L’apacheta, petit monticule de caillou, est un élément important du culte de la Pachamama car il permet de réaliser l’offrande à la Terre-mère. Encore de nos jours, quasiment tout le monde dans la communauté en possède un (ou plusieurs !) dans son jardin et y déverse les premières gouttes d’une bouteille de vin ou de bière, des cigarettes, ou toute sorte d’aliment.
Le gauchito Gil
Le culte voué au « gauchito Gil » est très important dans le NOE argentin. Toutes les routes sont bordées de petits sanctuaires à son effigie, qui se reconnaissent par les drapeaux rouges qui les entourent.
Le gauchito Gil est une figure légendaire dont l’origine est incertaine et il s’est crée tout un mythe autour du personnage. Supposé originaire de la province de Corrientes (nord est du pays), il aurait été un gaucho qui combattit lors de la Guerre de la Triple Alliance (qui opposa l’Argentine et le Brésil au Paraguay au XIXème siècle). Il déserta, fut rattrapé et pendu à un carroubier. La légende dit qu’il aurait dit à son bourreau : « en rentrant chez toi, si mon sang va à dieu, ton fils malade guérira »3. Gauchito Gil mourut et le fils fut sauvé.
Apparemment il existe tout un mouvement de personnes qui essayent d’obtenir la canonisation de Gauchito Gil, à ce jour sans succès…
Un peu de tourisme à Tucuman
Après avoir traversé la végétation luxuriante de la Quebrada de los Sosa par la route provinciale 307, le voyageur arrive tout d’abord à la localité d’El Molar puis 15 minutes plus tard rejoint le village de Tafi del Valle. De l’autre côté du col de l’Infernillo commence les vallées Calchaquís avec la communauté indigène, Amaicha del Valle puis les ruines de Quilmes sur l’autre versant.
Tafi del Valle et El Molar
A seulement 3h en bus de San Miguel de Tucuman, Tafi del Valle s’élève à 2014m d’altitude.
Ce dernier jouit d’un climat favorable, tempéré avec des neiges hivernales, situé dans une vallée entourée de montagnes imposantes et bordé d’un lac. Très touristique, il est peu à peu devenu le lieu de villégiature privilégié de l’élite tucumane.
El Molar est intéressant pour sa localisation autour du lac mais surtout pour sa réserve archéologique des Menhirs.

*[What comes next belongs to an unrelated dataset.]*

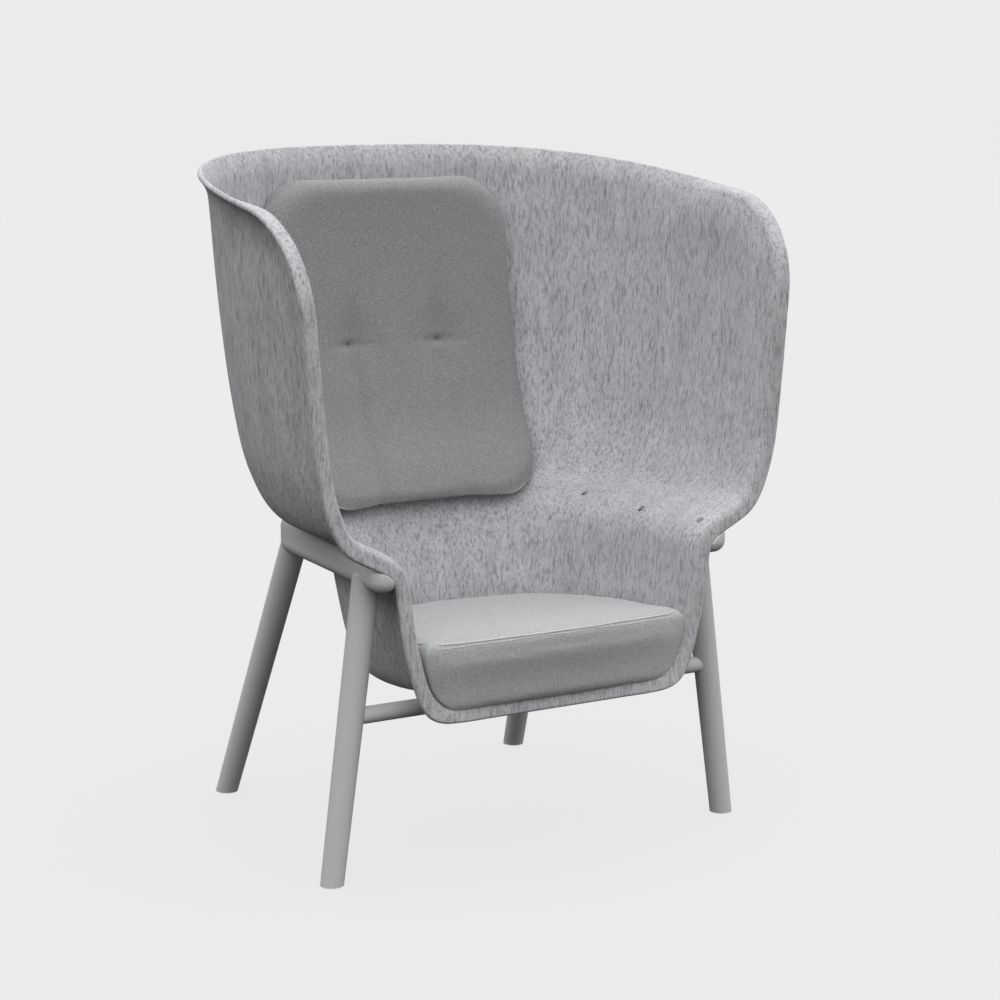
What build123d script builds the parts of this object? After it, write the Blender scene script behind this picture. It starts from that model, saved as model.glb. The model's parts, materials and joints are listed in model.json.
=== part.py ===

Ces derniers étaient dispersés dans les vallées jusqu’à ce qu’ils fussent regroupés dans la localité d’El Molar par la dictature militaire en 1976 prétextant des raisons scientifiques. Malheureusement, ces déplacements furent réalisés sans réelles logiques et les autorités de l’époque ne prirent aucunes dispositions pour préserver ces pièces archéologiques. Une grande majorité d’entre elles furent vandalisées et volées pendant cette période. La réserve ouvrit en 2012 dans un souci de conservation et de mémoire. De forme phallique, ces menhirs représentaient sûrement la fertilité et devaient être édifiés pour demander aux divinités de bonnes récoltes.
Amaicha del Valle
La principale attraction touristique du village d’Amaicha del Valle est le musée de la Pachamama. Inauguré en 1998 par l’artiste local Hector Cruz, il donne un bon aperçu de la géologie, de la culture et de l’histoire de la région. Le propriétaire des lieux semble être un petit tyran qui met a contribution toute la communauté pour la conception de ses tentures qu’il vend à la fin de la visite. « Je ne connais personne de la communauté qui n’ai pas tissé une fois pour lui », me dit un jour mon hôte – qui est résidente mais ne fait pas partie de la communauté. Le musée présente surtout une architecture très esthétique, mêlant les symboles de la culte indigène.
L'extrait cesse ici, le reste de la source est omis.